Sr. presidente, eu creio que ao governo não póde ser agradavel e viver ou antes vegetar n'um estado de incerteza e de duvida, que lhe deixa esperança de realisar, em providencias legislativas, as concepções de certo profundas e brilhantes dos nobres ministros. Os ministros são os primeiros interessados em saber com certeza se podem ou não podem contar com o auxilio da camara para converter em leis as medidas que s. ex.ªs julgam indispensaveis para o bem do paiz.
Eu deveria dizer talvez «indispensaveis para a realisação do programma do governo», mas não o posso dizer; aquillo, a que se chamou programma e que nunca o foi, não foi realisado, nem podia por fórma alguma realisar-se.
Sr. presidente, o meu fim é declarar positivamente a v. ex.ª e á camara, que eu não posso concordar com um documento politico em que o governo está de accordo.
A minha posição defini-a com especial cuidado e com a possivel clareza no primeiro dia em que o governo se apresentou n'esta casa.
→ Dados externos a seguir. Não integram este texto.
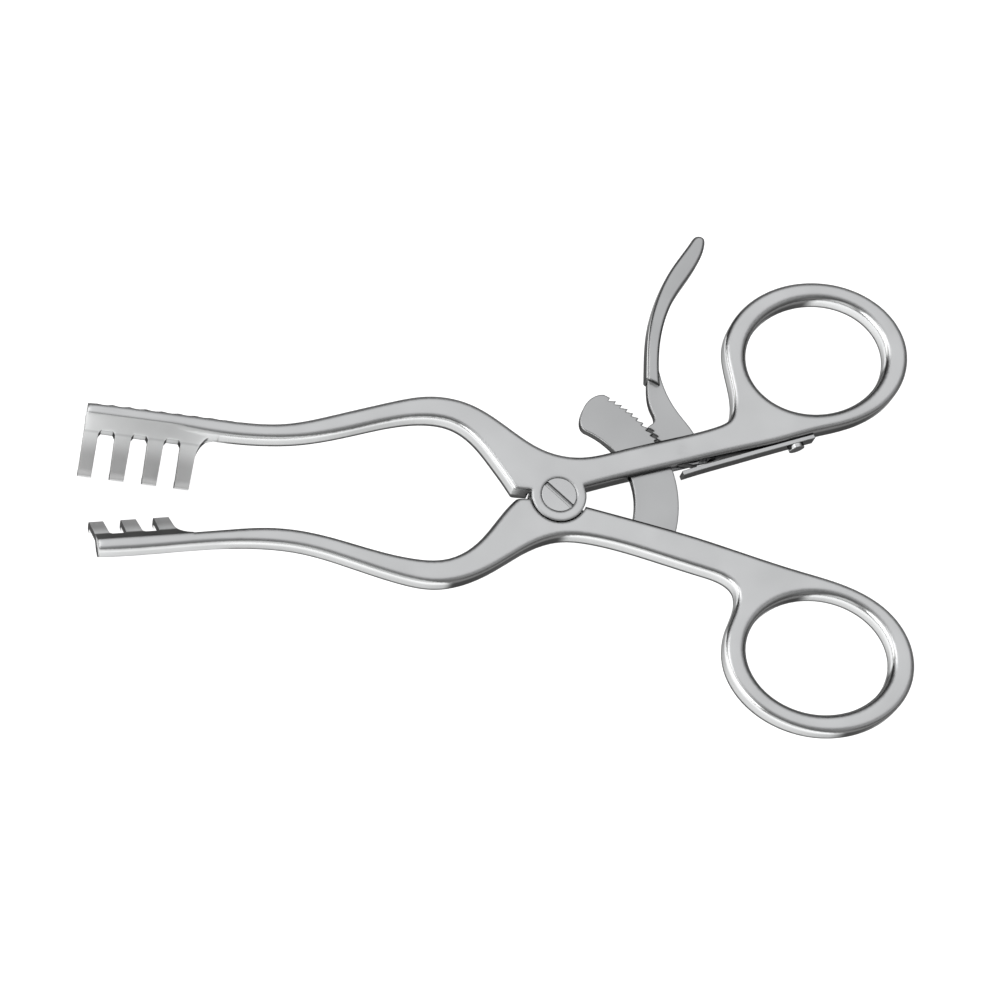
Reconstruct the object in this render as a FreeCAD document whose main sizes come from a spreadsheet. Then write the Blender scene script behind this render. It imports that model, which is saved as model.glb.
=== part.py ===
import FreeCAD, Part
import math
import os
import Sketcher

# Self retaining retractor: a four prong arm and a three prong arm on one
# screw joint, each ending in a finger ring, held apart by a curved ratchet
# bar and a sprung release lever.
# Origin on the joint axis in the flush front faces, +X to the rings,
# +Y to the four prong arm, +Z out of the front faces, prongs point down.

os.makedirs("parts", exist_ok=True)
doc = FreeCAD.newDocument("retractor")

# Driving dimensions in millimetres and degrees
SIZES = [
    ("joint_thickness", 5.4),
    ("ring_thickness", 5.1),
    ("blade_thickness", 4.9),
    ("edge_round", 0.95),
    ("eye_round", 1.45),
    ("hub_radius", 5.35),
    ("running_gap", 0.3),
    ("shaft_gap", 0.05),
    ("hub_depth", 2.6),
    ("head_radius", 3.4),
    ("head_depth", 1.3),
    ("shank_radius", 1.9),
    ("slot_width", 0.9),
    ("slot_depth", 0.7),
    ("slot_angle", -45.0),
    ("ring_length", 37.4),
    ("ring_width", 30.8),
    ("hole_length", 28.6),
    ("hole_width", 23.8),
    ("prong_width", 2.5),
    ("prong_pitch", 6.25),
    ("prong_slope", 56.5),
    ("prong_reach", 7.3),
    ("prong_thickness", 1.4),
    ("tip_bend", 3.5),
    ("tip_turn", 66.0),
    ("slot_root", 2.0),
    ("root_round", 3.2),
    ("scallop_pitch", 3.15),
    ("scallop_depth", 0.38),
    ("scallop_radius", 3.6),
    ("bar_inner", 15.3),
    ("bar_outer", 23.8),
    ("bar_top", 1.6),
    ("bar_thickness", 2.0),
    ("bar_end_angle", 70.0),
    ("bar_foot_angle", -27.0),
    ("tooth_pitch", 3.3),
    ("tooth_depth", 0.75),
    ("first_tooth", 14.0),
    ("rivet_radius", 0.9),
    ("lever_pin_radius", 1.0),
    ("rivet_spacing", 4.1),
    ("rivet_cover", 0.9),
    ("lever_pin_offset", 3.12),
    ("lever_pin_angle", 20.0),
    ("lever_pin_cover", 0.6),
    ("thumb_thickness", 4.2),
    ("thumb_round", 0.7),
    ("pawl_gap", 0.08),
    ("pawl_depth", 0.6),
    ("spring_thickness", 0.85),
    ("spring_width", 3.0),
    ("spring_top", 1.15),
    ("spring_screw_radius", 1.6),
    ("spring_screw_grip", 2.6),
    ("spring_head_depth", 0.9),
]
sheet = doc.addObject("Spreadsheet::Sheet", "Sizes")
for row, (alias, number) in enumerate(SIZES, start=1):
    sheet.set(f"A{row}", alias)
    sheet.set(f"B{row}", str(number))
    sheet.setAlias(f"B{row}", alias)
doc.recompute()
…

Hoje, sejam quaes forem as considerações que possam influir no animo e no espirito de todos para protrahir uma situação que eu censurei no primeiro dia, não posso e não quero associar-me nem por um momento, nem para a realidade nem para as apparencias de um systema que não é nem póde parecer meu. É esta a minha declaração.
Se o meu amigo, o sr. Dias Ferreira, se não contentar com a interpretação que eu dei aos motivos que determinaram o seu procedimento, será pelo menos util que o paiz saiba qual foi a rasão que determinou s. ex.ª a assignar um documento politico com que o governo concorda. Fallemos claro n'esta casa, e se este intoleravel estado tem de prolongar-se, não possa ao menos attribuir-se-nos a menor responsabilidade.
O sr. Thomás Ribeiro: — Não tomava a palavra, se não entendesse que era do meu dever, como relator da commissão de resposta ao discurso da corôa, explicar ao illustre deputado o sentido em que a mesma commissão redigiu e assignou este documento.
Pela minha parte entendo, e entende-o toda a commissão em nome de quem fallo, que o estado actual das cousas politicas não póde assim continuar. (Apoiados.) É preciso para o governo e para a camara saber, sem sombra de duvida, aquillo com que se póde contar. (Apoiados.) Não podem caminhar no meio d'esta situação embaraçosa de duvidas e desconfianças os negocios publicos. O governo mesmo não póde achar-se á vontade para proseguir na sua administração, e deve desejar saber franca e categoricamente o que tem a esperar do parlamento. Porém entendeu a commissão que não devia alterar a pratica, ha muito estabelecida, de considerar simplesmente como respeitoso comprimento á corôa a resposta ao discurso pronunciado pelo soberano.